II. Legal Advisers in Armed Conflicts and IHL Dissemination
4. Is there an obligation to make legal advisers available under IHL? Where can this obligation be found? When exactly do they need to be available? To advise who? Do all commanders need a legal adviser? (P I, Art. 82; CIHL, Rule 141)
5. Is there an obligation for States to include the teaching of IHL in military training? Is this obligation applicable even outside armed conflicts?  Who else needs to be trained in IHL? (GC I-IV, Art. 1; GC I-IV, Arts. 47/48/127/144; P I, Art. 6; P I, Art. 82; CIHL, Rule 142)

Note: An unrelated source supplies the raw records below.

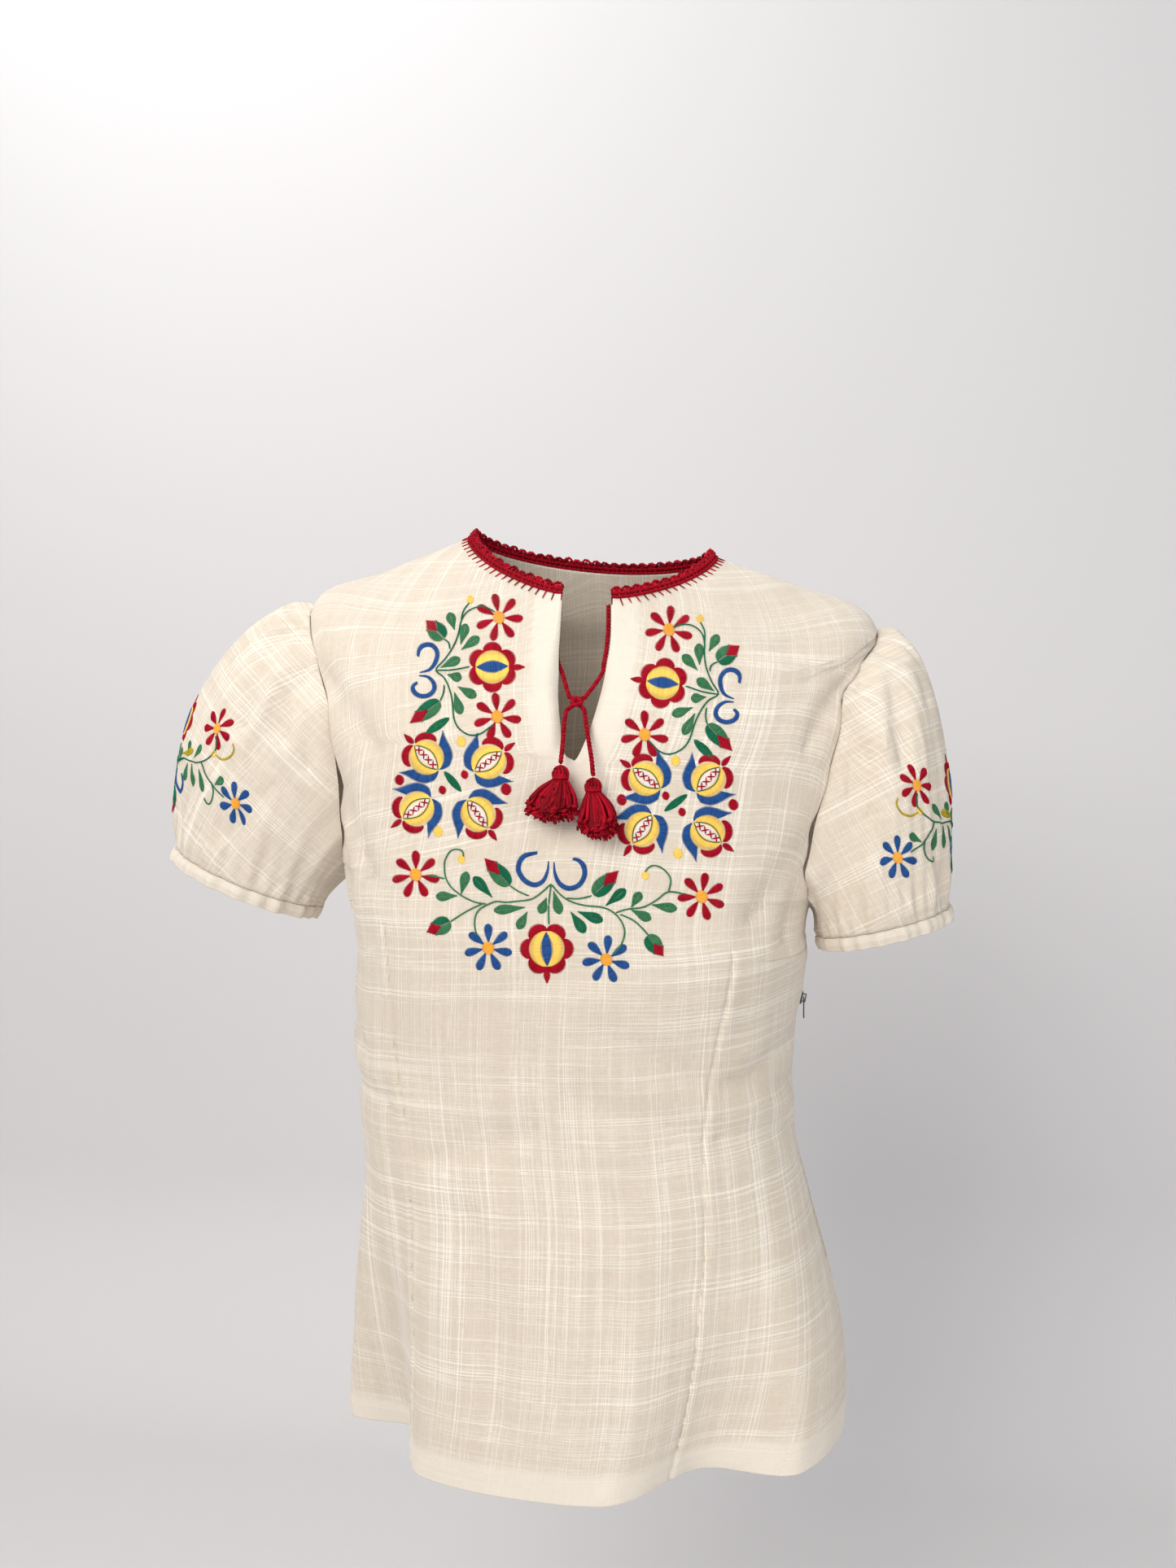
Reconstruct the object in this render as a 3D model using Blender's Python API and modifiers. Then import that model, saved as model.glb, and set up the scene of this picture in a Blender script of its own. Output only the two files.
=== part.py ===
"""Embroidered folk blouse in its worn form: cloth panels, puff sleeves, neck edging, tie and side zip.

Metres, +Z up. The front faces -Y and the wearer's left is +X. The origin lies midway between the
neck points, where the wearer's shoulders hold the blouse up.
"""

import math
from collections import namedtuple

import bmesh
import bpy
from mathutils import Vector

# Cloth and seams
CLOTH = 0.0012
SEAM_GAP = 0.0004
FACING_CLOTH = 0.001
BEHIND_CLOTH = CLOTH + 0.0005
CUFF_CLOTH = 0.002

# Body sections, from the hem to the neck. Each is one closed ring round the body: the height of its
# sides, front and back, its half width and depths, its squareness (2 is an ellipse), how far its
# middle lies to the wearer's left, how far it leans down on that side and turns, the angles of the
# two front dart seams from the centre front, and the grid rows between it and the next section.
Section = namedtuple(
    "Section",
    "name side_z front_z back_z half_width front back square shift lean turn dart_right dart_left rows",
)
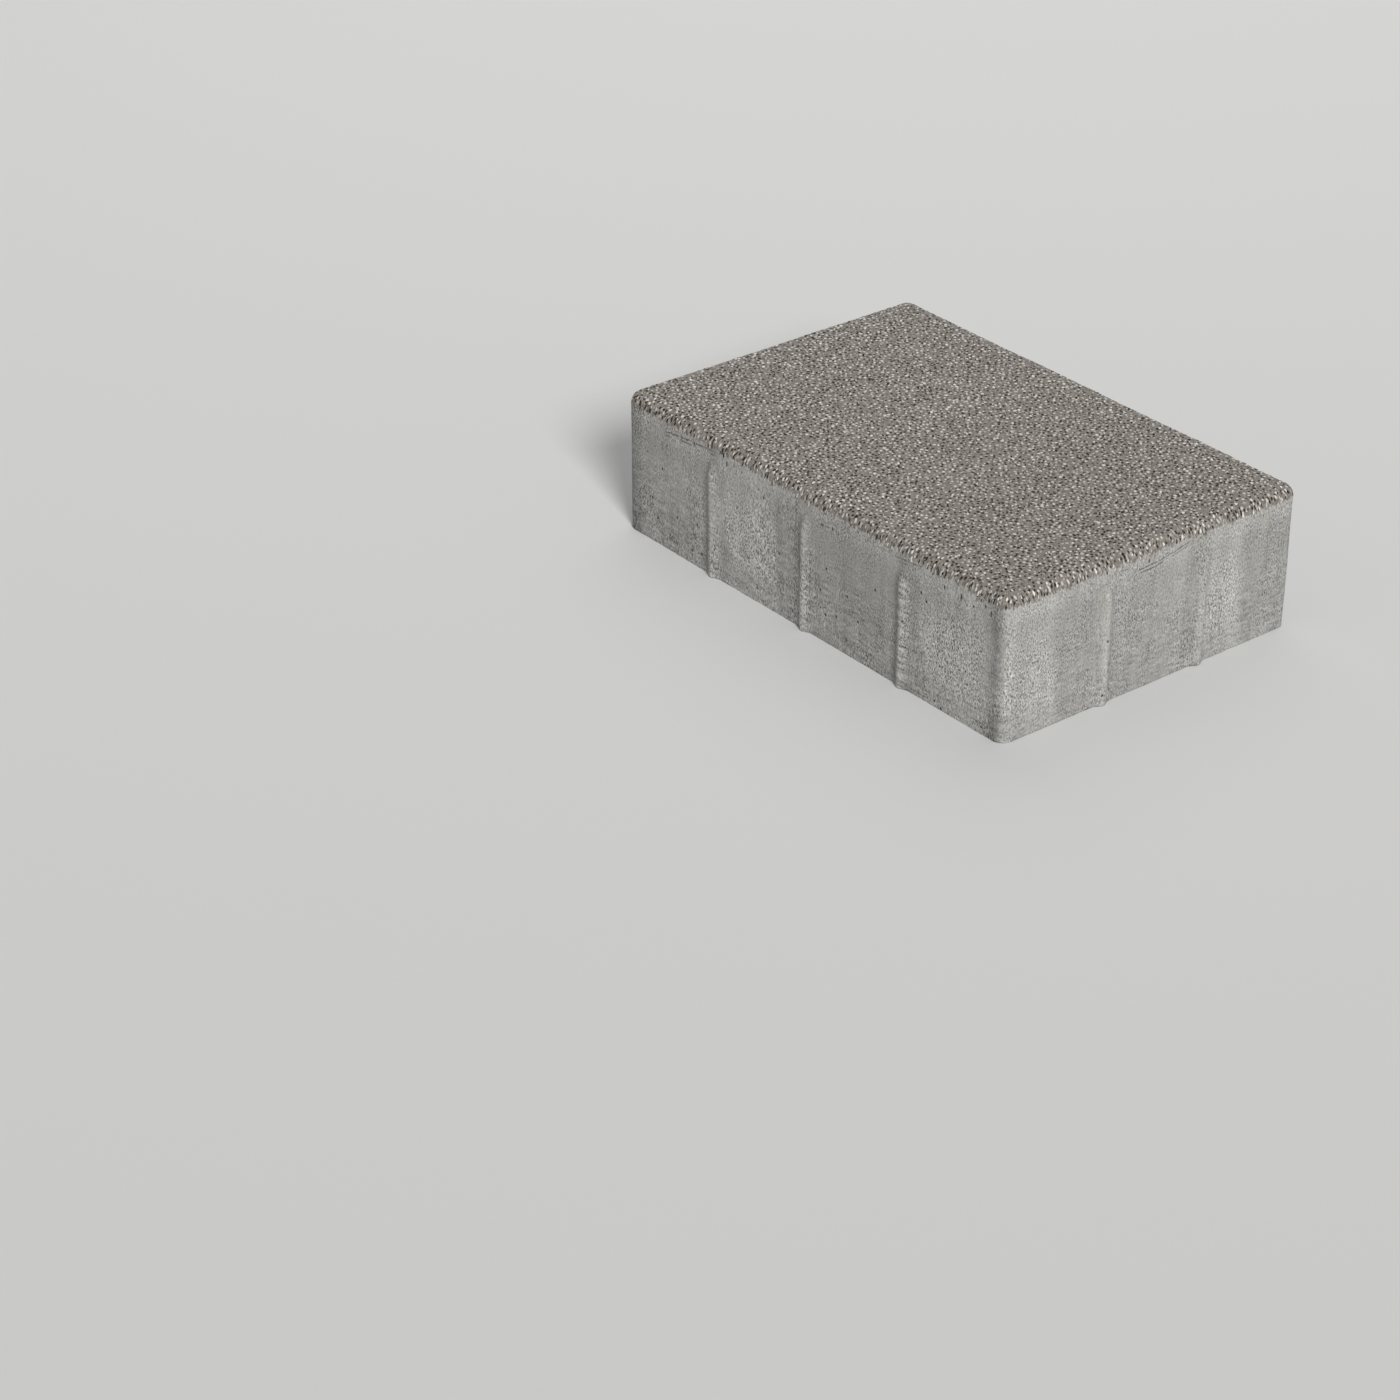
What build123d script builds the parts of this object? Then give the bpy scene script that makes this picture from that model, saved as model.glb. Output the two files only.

6. Is there an obligation under IHL to consult legal advisers before launching an attack? Is the advice of the lawyers binding upon the commanders?
III. Elements Contributing to Respect for IHL

7. Is the requirement to have sufficiently competent legal advisers in an armed force part of the fulfilment of the obligation of “ensuring respect” for IHL? Considering document A, how else can the parties to the conflict comply with this obligation in your opinion? (GC I-IV, Art. 1)
8. Which factors, in your opinion, created the need for an organised system of lawyers during the NATO operations? Why is it important that there be coordination among the different NATO lawyers from the various contributing countries?
9. What are the dangers of not having legal counsel at the decision-making level? What would be the risks for the civilian population? For the commanders? For the reputation of the parties? What are the risks of commanders having a legal adviser?
10. Document C mentions the challenge of “how to apply the use of force in peace operations”. Does IHL provide specific rules for such peace operations?
11. Document C refers to “soldier-lawyers”: what is the benefit of having someone trained in the legal field that has also undergone military training?